Oz has mentioned countless weight-loss products on his daytime talk show, such as Garcinia Cambogia. As a result, his image has been used to sell products mentioned on the show, despite the fact that Oz does not officially endorse any such products.

McCaskill questioned Dr. Oz on the use of his image and words to sell dangerous dietary supplements that promise extreme weight loss. Though Oz denied ever selling weight-loss drugs, he admitted that his hyperbolic statements, such as “And now I’ve got the number one miracle in a bottle to burn your fat,” has made it easy for brands to use his image in their campaigns.

“Your comments about the language that I use is well heard, and I appreciate it. I host a daytime television show where I feel the need to bring passion to people’s lives about what they can do,” Dr.
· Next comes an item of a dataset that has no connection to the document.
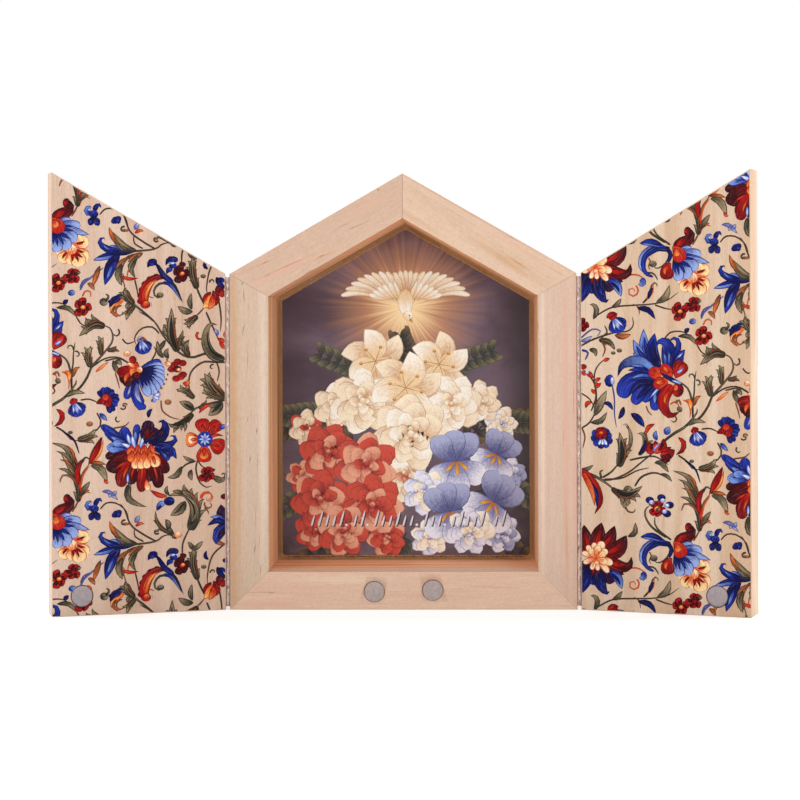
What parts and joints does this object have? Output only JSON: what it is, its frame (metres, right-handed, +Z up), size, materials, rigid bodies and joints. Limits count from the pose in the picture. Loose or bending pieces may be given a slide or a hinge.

Oz said, adding that he sees his show as a vehicle to deliver hope to the audience.

“No one’s telling you not to use passion, but passion in connection with the word ‘miracle pill’ and ‘weight loss’ is a recipe for disaster in this environment in terms of the people who are looking for an easy fix and getting sometimes delusional about whether or not an easy fix is going to be there with him,” McCaskill responded.

Dr. Oz Defends Weight-Loss Pills

The Dr. Oz Show website does have a dedicated page where viewers can report products and ads using Dr. Oz’s image, but its effectiveness is unknown. Senator McCaskill encouraged Oz to reconsider how he uses the influence he has over his viewers, saying, “I know you know how much power you have… You’re being made an example of today because of the power you have in this space.

When McCaskill accused Oz of deliberately lying to his viewers, Oz admitted that many drugs he has mentioned on his show would not have the scientific proof to be approved by the FDA. However, he maintained that every product he recommends on his show is a product he would recommend to a family member.

“I actually do personally believe in the items I talk about on the show. I passionately study them. I recognize they don’t have the scientific muster to present as fact but nevertheless I would give my audience the advice I give my family all the time and I have given my family these products,” Oz insisted.

Oz also expressed willingness to work with McCaskill in attempting to put an end to the false advertisements supplements depend on, saying in a prepared statement, “In addition to exercising an abundance of caution in discussing promising research and products in the future, I look forward to working with all those present today in finding a way to deal with the problems of weight loss scams.”